All of this combined makes me actually want to work at drumming. Yes I’m paying the teacher and, yes he could take my money and not care if I learn a damn thing, but if there is one thing I know it’s that teachers don’t work like that. They have knowledge to pass on and they’d much rather be teaching someone who actually wants to learn what they have to teach.I don’t want to waste his time by not practicing and showing up unprepared.

Still Working on Those Swiss Army Triplets

In the end, ditching the time suck that is Social Media was a good decision on my part. While I’m still not 100% cured of Internet time wasting (I mean, here I am on the computer talking about staying off the computer), I’m way better than I used to be. Besides drum lessons and practicing, I’ve been writing and arranging new material for the band, making use of my sketch books and art supplies, and have even found time to dust off a book I’ve been writing for what feels like forever.
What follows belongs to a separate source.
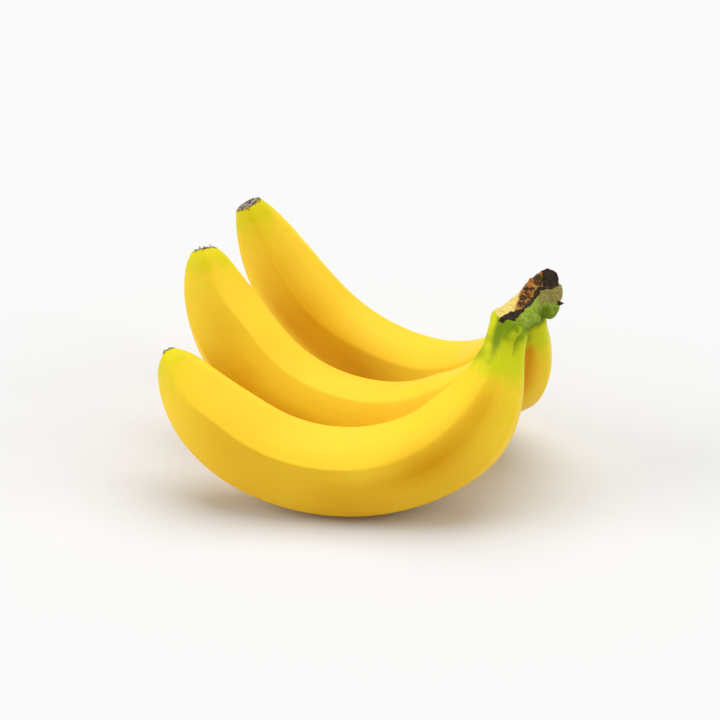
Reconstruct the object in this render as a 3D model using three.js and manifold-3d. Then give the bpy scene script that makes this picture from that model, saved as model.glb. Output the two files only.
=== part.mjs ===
// Bunch of three ripe bananas on one cut crown.
//
// The bunch lies on the convex undersides of its fruit, with the crown and the blossom ends in
// the air. Millimetres, +Z up; the ground is z = 0 and the bunch stands centred over the origin.
// -X is the side of the blossom ends, +X the side of the crown, and the fruit fan out towards +Y.

import * as THREE from 'three';
import { mergeVertices } from 'three/addons/utils/BufferGeometryUtils.js';
import Module from 'manifold-3d';

const wasm = await Module();
wasm.setup();

// ---------------------------------------------------------------- driving dimensions (mm, degrees)

const GAP = 0.3; // clearance where one piece is let into or laid against another

// Every fruit: radii are to the middle of a flat facet, distances run along the centre line.
const BODY_RADIUS = 16.2;
const NECK_START = 2.5; // the fruit's own skin starts here, below the crown
const NECK_LENGTH = 2.5; // the neck begins to swell here
const TAPER_START = 0.71; // share of the length where the blossom end begins to taper
const TAPER_FULLNESS = 2.25; // power of the taper's profile: higher keeps the girth longer
const TAPER_BLUNTNESS = 1.53; // and how round the profile turns in
const FACETS = 5; // a banana is five-sided
const FACET_SHARPNESS = 6; // power of the section: higher makes crisper ridges
const BEND_KNOTS = [0, 0.23, 0.45, 0.75, 1]; // shares of the length at neck, shoulder, belly, taper and tip
const RIDGE_KNOTS = [0, 0.25, 0.5, 0.78, 1];

// The fruit from the front of the fan to the back. `neck` is where the centre line starts under
// the crown, `yaw` the fan angle, `lean` the roll of the bow about its own length, `heading` the
// first direction below the horizontal, `bend` the curvature in degrees per centimetre and
// `ridge` the place of the first ridge, both at their knots. The body has its full girth from
// `shoulderEnd`. Each belly reaches 0.8 to 0.9 mm below the ground, which cuts the flat that the
// fruit rests on.
const FRUIT = [
  { name: 'front', neck: [56.4, -46.3, 74.4], yaw: 8.4, lean: 19.3, heading: -78.6, length: 183.4,
    girth: 0.994, neckRadius: 6.7, shoulderEnd: 49.4, tipRadius: 2.6,
    bend: [-2, 13.4, 7.5, 8, 4.9], ridge: [13, 17, 8.5, 5.5, -17] },
  { name: 'middle', neck: [57, -35, 66.2], yaw: 21.5, lean: 4.7, heading: -83, length: 187.3,
    girth: 1, neckRadius: 5.9, shoulderEnd: 52.3, tipRadius: 4.2,
    bend: [8.8, 11.7, 7.2, 9.6, 2.7], ridge: [50.5, 49, 49.5, 48.5, 23] },
  { name: 'back', neck: [63, -25.8, 69], yaw: 39.9, lean: -18.4, heading: -96.9, length: 207.4,
    girth: 0.968, neckRadius: 6.3, shoulderEnd: 44.6, tipRadius: 4.4,
    bend: [17.6, 7.5, 7.1, 10.1, -1.6], ridge: [54, 55.5, 54.5, 47, 41] },
];

// Dried blossom end on each tip.
const BLOSSOM_HEIGHT = 1.6; // of which the last part of the fruit's length is made
const BLOSSOM_SHARE = 0.94; // of the tip's radius
const BLOSSOM_CLOSING = 0.22; // how much narrower it is at the rim
const BLOSSOM_FRAY = 0.4; // how much of the height the ragged rim rises and falls
const BLOSSOM_TEETH = [{ count: 5, share: 0.6 }, { count: 3, share: 0.4 }]; // of the ragged rim

// Crown: a pad over the three necks, in its own axes (x along it, y to its far side, z up).
const CROWN_CENTRE = [62.7, -35.3];
const CROWN_TURN = 54;
const CROWN_HALF_LENGTH = 21.5;
const CROWN_END_FULLNESS = 3; // power of the rounded ends: 2 is an ellipse, more is blunter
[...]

Added to all of this, the mostly forgoing Internet tutorials and learning from an actual person has shown me that while technology has given us many amazing tools, it’s still has a long, long, LONG way to go when it comes to actual social interaction and it has introduced more problems that it’s solved. We simply can’t code out way out of everything no matter what Silicone Valley tells us.

Thanks to cutting out the big online distractions and limiting the rest, I’ve rediscovered the zone and am finding it easier and easier to get back into it.

1: I know this makes me sound like a complete hypocrite, but I’m learning how to record music by watching online videos and reading user guides. The reason for this is simple: there are no audio engineering teachers that offer lessons like a guitar or piano teacher would; I’d have to enrol in an audio engineering course at a college somewhere. I’m simply not going to put that kind of time or sink that kind of money into something that is merely a hobby.